Joined by three drummers, three synth players, a mallet player, and four multi-instrumentalists on multiple basses and guitars, Deacon reprised the solo set he played at EMPAC this winter with meticulously orchestrated versions of material from last year’s Bromst. On any other night, Deacon’s cult-like crowd-participatory antics and ability to make a crowd mosh with xylophones and glockenspiels would be the story. But even Deacon, dressed in his trademark oversized glasses and Steve Urkel T-shirt, seemed eager for what followed. One night shy of their final tour stop together, the ensemble joined the audience on the floor.

From the first rumble of Gibson’s triple-distorted bass, the crowd started to pitch and swell, and with Chippendale’s rapid-fire drum attack, bodies were sent skyward. For those who lacked the temerity and allegiance to stand in the first couple rows, simultaneously hanging on every cymbal bash and protecting the duo from the ever-surging crowd, a convex mirror (the kind you’d find at the end of a blind driveway) was situated above the band to offer some basic visibility. The visual contrast was striking: Gibson blankly manning his bass while Chippendale pummeled his ramshackle kit with a cloth mask tied around his head and sound-dampening headphones on his ears. But the fact that this wasn’t a stage show said a lot about how the music functioned.

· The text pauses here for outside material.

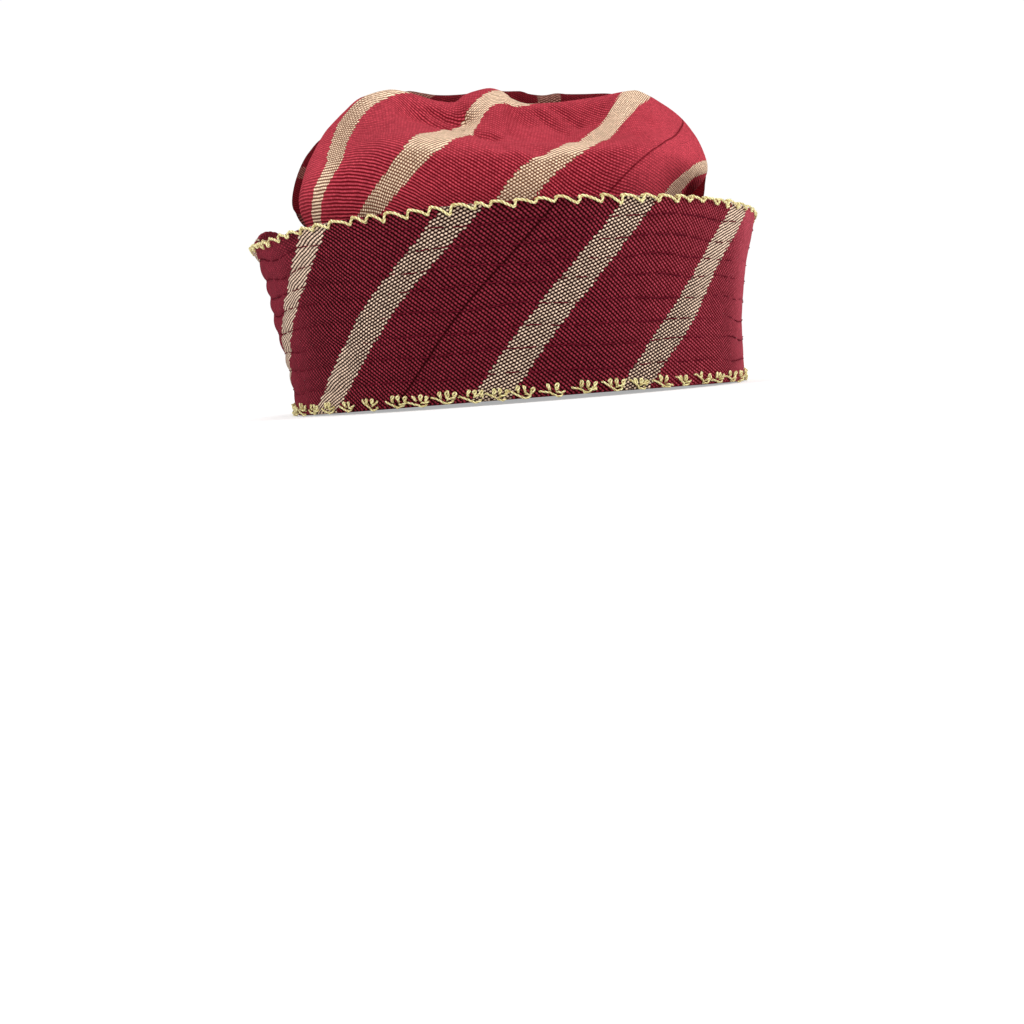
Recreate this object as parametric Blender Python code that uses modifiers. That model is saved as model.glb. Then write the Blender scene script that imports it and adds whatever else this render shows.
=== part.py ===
"""A fila: a soft cap of handwoven striped cloth with a quilted turn-up band.

Run it with blender --background --python part.py, or from Blender's text editor. Lengths are metres, +Z
is up and the front of the cap is towards +X. The origin is under the middle of the rim, on the surface
that the cap rests on. The near side is towards -Y and the far side towards +Y.
"""

from collections import namedtuple

import bpy
import numpy as np

# Driving dimensions
OPENING_LENGTH = 0.2050  # outside the band's bottom edge, front to back
OPENING_WIDTH = 0.1720  # outside the band's bottom edge, side to side
BAND_HEIGHT = 0.0745  # resting surface to the band's rim, at the sides
RIM_FRONT_DROP = 0.0022  # how much lower the rim is at the front
RIM_BACK_RISE = 0.0010  # how much higher it is at the back
CROWN_ABOVE_BAND = 0.0712  # the rim to the higher lobe's top in the cage, which smoothing lowers by 2 mm
BAND_WALL = 0.0030  # two layers of cloth over a thin padding
CROWN_WALL = 0.0020  # two layers of cloth
SEAT_GAP = 0.0003  # between band and crown where they are stitched together
CROWN_EDGE_LIFT = 0.0008  # the crown's bottom edge above the band's
TROUGH_OFFSET = 0.0050  # top seam from the middle plane, to the near side
VALLEY_WIDTH = 0.0220  # the upright valley at each end of the top seam

COLUMNS = 40  # cage columns round each piece
LOBE_PARTING = 4.0  # how sharply the near lobe's height gives way to the far lobe's at the ends
VALLEY_SINK = 0.4  # how far a valley sinks, as a share of how far it bends in
VALLEY_REACH = 3  # how closely a valley keeps to the very end

CRIMSON = (0.300, 0.012, 0.040, 1.0)
DEEP_CRIMSON = (0.170, 0.008, 0.026, 1.0)
CLOTH_ROUGHNESS = 0.85

# Band sections from the bottom edge to the rim. up is a share of BAND_HEIGHT, front and back are shares
# of half OPENING_LENGTH, side is a share of half OPENING_WIDTH.
BandSection = namedtuple("BandSection", "up front back side")
BAND_SECTIONS = (
    BandSection(0.00, 1.000, 1.000, 1.000),
    BandSection(0.12, 1.000, 1.000, 1.000),
    BandSection(0.45, 1.006, 1.044, 1.032),
    BandSection(0.78, 1.040, 1.068, 1.080),
    BandSection(1.00, 1.092, 1.132, 1.128),
)

# Crown sections inside the band. up is a share of BAND_HEIGHT. The reaches are shares of the crown's own
# half length and half width at its bottom edge. shift is a share of TROUGH_OFFSET.
SkirtSection = namedtuple("SkirtSection", "up front back near far shift")
SKIRT_SECTIONS = (
    SkirtSection(0.12, 1.000, 1.000, 1.000, 1.000, 0.00),
    SkirtSection(0.55, 0.945, 0.968, 1.005, 1.005, 0.33),
    SkirtSection(1.00, 0.858, 0.925, 1.044, 1.036, 0.67),
)

# Crown sections from the rim over the two lobes to the top seam. front, back and valley are shares of the
# crown's half length, near and far are shares of the way from the top seam's plane to each side, and the
# rises are shares of each lobe's height above the rim. square is 0 on an oval and fills out its corners.
LobeSection = namedtuple("LobeSection", "front back near far near_rise far_rise square valley")
LOBE_SECTIONS = (
    LobeSection(0.870, 0.960, 1.050, 1.040, 0.15, 0.15, 0.06, 0.07),
    LobeSection(0.892, 0.985, 1.030, 1.000, 0.34, 0.34, 0.12, 0.11),
    LobeSection(0.916, 0.998, 0.930, 0.890, 0.48, 0.54, 0.18, 0.14),
    LobeSection(0.930, 1.000, 0.750, 0.730, 0.64, 0.73, 0.23, 0.15),
    LobeSection(0.938, 0.996, 0.530, 0.540, 0.85, 0.91, 0.29, 0.16),
    LobeSection(0.938, 0.982, 0.345, 0.320, 1.00, 1.00, 0.35, 0.15),
    LobeSection(0.895, 0.930, 0.200, 0.180, 0.92, 0.90, 0.35, 0.11),
    LobeSection(0.820, 0.850, 0.090, 0.090, 0.76, 0.70, 0.35, 0.05),
    LobeSection(0.730, 0.740, 0.000, 0.000, 0.58, 0.47, 0.35, 0.00),
)

# Height of each lobe's ridge above the rim, as a share of CROWN_ABOVE_BAND. along is a share of the
# crown's half length, from the back at -1 to the front at 1.
RidgePoint = namedtuple("RidgePoint", "along near far")
RIDGE = (
    RidgePoint(-0.97, 0.220, 0.290),
    RidgePoint(-0.93, 0.370, 0.430),
    RidgePoint(-0.87, 0.490, 0.560),
    RidgePoint(-0.79, 0.610, 0.720),
    RidgePoint(-0.71, 0.720, 0.830),
    RidgePoint(-0.63, 0.805, 0.910),
    RidgePoint(-0.55, 0.840, 0.962),
    RidgePoint(-0.46, 0.847, 0.993),
    RidgePoint(-0.36, 0.805, 1.000),
    RidgePoint(-0.22, 0.733, 0.976),
    RidgePoint(-0.13, 0.790, 0.967),
    RidgePoint(-0.05, 0.815, 0.970),
    RidgePoint(0.02, 0.756, 0.970),
    RidgePoint(0.09, 0.700, 0.949),
    RidgePoint(0.22, 0.697, 0.920),
    RidgePoint(0.38, 0.716, 0.928),
    RidgePoint(0.52, 0.748, 0.906),
    RidgePoint(0.61, 0.745, 0.875),
    RidgePoint(0.69, 0.705, 0.825),
    RidgePoint(0.77, 0.640, 0.750),
    RidgePoint(0.83, 0.565, 0.655),
    RidgePoint(0.88, 0.460, 0.530),
    RidgePoint(0.92, 0.300, 0.350),
)

HALF_LENGTH = OPENING_LENGTH / 2
HALF_WIDTH = OPENING_WIDTH / 2
CROWN_HALF_LENGTH = HALF_LENGTH - BAND_WALL - SEAT_GAP
CROWN_HALF_WIDTH = HALF_WIDTH - BAND_WALL - SEAT_GAP
# The rim flares more at the back, so the opening stands this far forward of the middle of the rim.
OPENING_FORWARD = HALF_LENGTH * (BAND_SECTIONS[-1].back - BAND_SECTIONS[-1].front) / 2


def clear_scene():
    for obj in list(bpy.data.objects):
        bpy.data.objects.remove(obj)


def collection(name):
    made = bpy.data.collections.new(name)
    bpy.context.scene.collection.children.link(made)
    return made


def cloth_material(name, colour):
    material = bpy.data.materials.new(name)
    material.use_nodes = True
    principled = material.node_tree.nodes["Principled BSDF"]
    principled.inputs["Base Color"].default_value = colour
    principled.inputs["Roughness"].default_value = CLOTH_ROUGHNESS
    principled.inputs["Metallic"].default_value = 0.0
    return material


def directions():
    """Cosine and sine of the angle of each cage column, anticlockwise from the front as seen from above."""
    angle = np.arange(COLUMNS) * 2 * np.pi / COLUMNS
    return np.cos(angle), np.sin(angle)


def ring(x, y, z):
    return np.stack([x + OPENING_FORWARD, y, np.broadcast_to(z, x.shape)], axis=1)


def band_ring(section):
    cosine, sine = directions()
    reach = np.where(cosine > 0, section.front, section.back)
    x = reach * HALF_LENGTH * cosine
    y = section.side * HALF_WIDTH * sine
    front_drop = RIM_FRONT_DROP * np.maximum(cosine, 0) ** 3
    back_rise = RIM_BACK_RISE * np.maximum(-cosine, 0) ** 3
    return ring(x, y, section.up * (BAND_HEIGHT - front_drop + back_rise))


def crown_plan(section, shift, square):
    """Plan of one crown section: its reach along X, and its sides measured from the top seam's plane."""
    cosine, sine = directions()
    middle = -shift * TROUGH_OFFSET
    fullness = np.abs(sine) ** (1 - square)
    x = np.where(cosine > 0, section.front, section.back) * CROWN_HALF_LENGTH * cosine
    near_y = middle - section.near * (CROWN_HALF_WIDTH + middle) * fullness
    far_y = middle + section.far * (CROWN_HALF_WIDTH - middle) * fullness
    return x, np.where(sine < 0, near_y, far_y)


def skirt_ring(section, height):
    x, y = crown_plan(section, section.shift, 0.0)
    return ring(x, y, height)


def lobe_ring(section):
    """A section over the lobes: it follows their ridges in height and bends in at the valleys."""
    cosine, sine = directions()
    x, y = crown_plan(section, 1.0, section.square)
    along = [point.along for point in RIDGE]
    near_ridge = np.interp(x / CROWN_HALF_LENGTH, along, [point.near for point in RIDGE])
    far_ridge = np.interp(x / CROWN_HALF_LENGTH, along, [point.far for point in RIDGE])
    far_side = 0.5 + 0.5 * np.tanh(LOBE_PARTING * sine)
    rise = section.near_rise * near_ridge * (1 - far_side) + section.far_rise * far_ridge * far_side
    from_seam = (y + TROUGH_OFFSET) / (VALLEY_WIDTH / 2)
    end_nearness = np.exp(-from_seam**2) * np.abs(cosine) ** VALLEY_REACH
    dent = section.valley * CROWN_HALF_LENGTH * end_nearness
    z = BAND_HEIGHT + rise * CROWN_ABOVE_BAND - VALLEY_SINK * dent
    return ring(x - np.sign(cosine) * dent, y, z)


def crown_rings():
    edge, *rest = SKIRT_SECTIONS
    rings = [skirt_ring(edge, CROWN_EDGE_LIFT), skirt_ring(edge, edge.up * BAND_HEIGHT)]
    rings += [skirt_ring(section, section.up * BAND_HEIGHT) for section in rest]
    rings += [lobe_ring(section) for section in LOBE_SECTIONS]
    return rings


def loft(name, rings, home, closed_by_seam=False):
    """Open surface through the rings. A closing seam joins the last ring's near half to its far half."""
    points = np.concatenate(rings)
    index = np.arange(len(points)).reshape(len(rings), COLUMNS)
    if closed_by_seam:
        column = np.arange(COLUMNS)
        index[-1] = index[-1][np.minimum(column, COLUMNS - column)]
        points = points[: index.max() + 1]
    after = np.roll(index, -1, axis=1)
    faces = np.stack([index[:-1], after[:-1], after[1:], index[1:]], axis=-1).reshape(-1, 4)
    mesh = bpy.data.meshes.new(name)
    mesh.from_pydata(points.tolist(), [], faces.tolist())
    mesh.shade_smooth()
    obj = bpy.data.objects.new(name, mesh)
    home.objects.link(obj)
    return obj


def cloth_wall(obj, wall, material):
    """Smooths the open cage and gives it its wall, inwards from the outer face."""
    smoothing = obj.modifiers.new("Smooth form", "SUBSURF")
    smoothing.levels = 1
    smoothing.render_levels = 1
    thickness = obj.modifiers.new("Cloth wall", "SOLIDIFY")
    thickness.thickness = wall
    thickness.offset = -1
    obj.data.materials.append(material)


def make_cuff(home):
    cuff = loft("cuff", [band_ring(section) for section in BAND_SECTIONS], home)
    cloth_wall(cuff, BAND_WALL, cloth_material("Quilted band cloth", DEEP_CRIMSON))


def make_crown(home):
    crown = loft("crown", crown_rings(), home, closed_by_seam=True)
    cloth_wall(crown, CROWN_WALL, cloth_material("Crown cloth", CRIMSON))


def main():
    clear_scene()
    home = collection("fila_cap")
    make_cuff(home)
    make_crown(home)


main()
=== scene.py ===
from collections import namedtuple
from functools import partialmethod

import bpy
import numpy as np
from mathutils import Matrix, Vector


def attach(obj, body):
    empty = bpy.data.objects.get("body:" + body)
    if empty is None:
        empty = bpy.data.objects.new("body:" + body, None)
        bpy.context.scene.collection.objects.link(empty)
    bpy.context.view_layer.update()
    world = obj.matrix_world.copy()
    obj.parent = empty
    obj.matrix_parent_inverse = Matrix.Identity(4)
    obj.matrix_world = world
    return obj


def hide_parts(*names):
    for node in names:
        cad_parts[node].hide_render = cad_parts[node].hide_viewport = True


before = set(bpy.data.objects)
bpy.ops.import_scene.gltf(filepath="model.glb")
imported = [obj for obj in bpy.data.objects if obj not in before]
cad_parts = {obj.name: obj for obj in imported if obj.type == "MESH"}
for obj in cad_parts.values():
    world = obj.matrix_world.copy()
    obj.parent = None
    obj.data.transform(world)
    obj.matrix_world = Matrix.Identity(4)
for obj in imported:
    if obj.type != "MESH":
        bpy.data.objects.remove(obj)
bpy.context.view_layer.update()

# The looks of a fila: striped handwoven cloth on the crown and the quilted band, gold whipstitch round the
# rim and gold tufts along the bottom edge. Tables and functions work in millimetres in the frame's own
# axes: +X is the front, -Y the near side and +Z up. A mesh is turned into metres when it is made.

MM = 0.001
PER_METRE = 1000.0


def rows(kind, *values):
    """A table: one row of the given kind for each tuple of its numbers."""
    return tuple(kind(*row) for row in values)


# Sizes
OPENING_LENGTH = 205.0  # outside the band's bottom edge, front to back
OPENING_WIDTH = 172.0  # outside the band's bottom edge, side to side
OPENING_FORWARD = 2.05  # the opening's middle from the middle of the rim
BAND_HEIGHT = 74.5  # resting surface to the rim, at the sides
BAND_WALL = 2.8  # two layers of cloth over a thin padding
RIM_ROUND = 1.1  # height of the rounded rim
HEM_ROUND = 0.55  # depth of the rounded bottom edge
CROWN_WALL = 1.6
CROWN_EDGE_LIFT = 0.4  # the crown's bottom edge above the band's
SEAT_GAP = 3.3  # from the band's outside to the crown's outside at the bottom edge
TROUGH_OFFSET = 5.0  # top seam from the middle plane, to the near side
VALLEY_PLACE = -11.0  # the upright valleys at the two ends, which lie nearer than the seam
VALLEY_WIDTH = 22.0

HALF_LENGTH = OPENING_LENGTH / 2
HALF_WIDTH = OPENING_WIDTH / 2
CROWN_HALF_LENGTH = HALF_LENGTH - SEAT_GAP
CROWN_HALF_WIDTH = HALF_WIDTH - SEAT_GAP

# Angles run anticlockwise from the front as seen from above, in radians.
TURN = 2 * np.pi
BACK = TURN / 2
NEAR = TURN * 3 / 4

# Rim and bottom edge. Spreads are in radians.
RIM_FRONT_DROP = 2.2
RIM_BACK_RISE = 1.0
DIP_DEPTH = 2.0  # just past the back on the near side
DIP_AT = np.radians(204)
DIP_SPREAD = 0.30
HUMP_RISE = 10.4  # the cloth over its stitches, just past the back on the far side
HUMP_AT = np.radians(165)
HUMP_SPREAD = 0.33
HUMP_LOSS = 0.6  # share of the hump that is lost towards the back seam
HEM_LIFT = 0.8  # the band's bottom edge above the resting surface, at the ends
HEM_SIDE_RISE = 1.4  # how much higher it is at the sides

# Band sections from the bottom edge to the rim. up is a share of BAND_HEIGHT, front and back are shares of
# half OPENING_LENGTH, side is a share of half OPENING_WIDTH.
BandSection = namedtuple("BandSection", "up front back side")
BAND_SECTIONS = rows(
    BandSection,
    (0.00, 0.996, 1.006, 1.000),
    (0.10, 0.994, 1.010, 1.000),
    (0.33, 0.995, 1.030, 1.018),
    (0.52, 1.006, 1.056, 1.040),
    (0.72, 1.026, 1.070, 1.072),
    (0.85, 1.050, 1.088, 1.096),
    (0.94, 1.064, 1.110, 1.116),
    (1.00, 1.073, 1.124, 1.126),
)
BAND_MEAN_OVAL = (1.035, 1.045)  # its half length and half width as shares of the opening's
BELOW_RIM = 0.985  # share of the height where the rounded rim starts
RIM_WRAP = 4.4  # length of cloth over the rim
OUTSIDE_ROWS, INSIDE_ROWS, EDGE_ROWS = 92, 24, 6
BAND_COLUMNS = 601
BAND_SOFTNESS = 0.35  # height of the band's long soft waves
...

It’s likely that Lightning Bolt’s set drew primarily from Earthly Delights, last year’s acclaimed record, but it was impossible to tell and pointless to speculate. The band’s catalog is a relentless mixture of Gibson’s heavy, looped riffs (in addition to ample effects, his five-string bass features cello tuning and two banjo strings he uses for high-register soloing), Chippendale’s athletic, tempo-busting drumming, and inscrutable vocal effects that Chippendale produces with a telephone microphone mounted in his mask.

It was deeply physical stuff, whether you were thrashing in the pit or vibrating on the periphery, the benevolent violence invigorating everything in-the-moment in order eventually to leave it all beautifully, thankfully spent.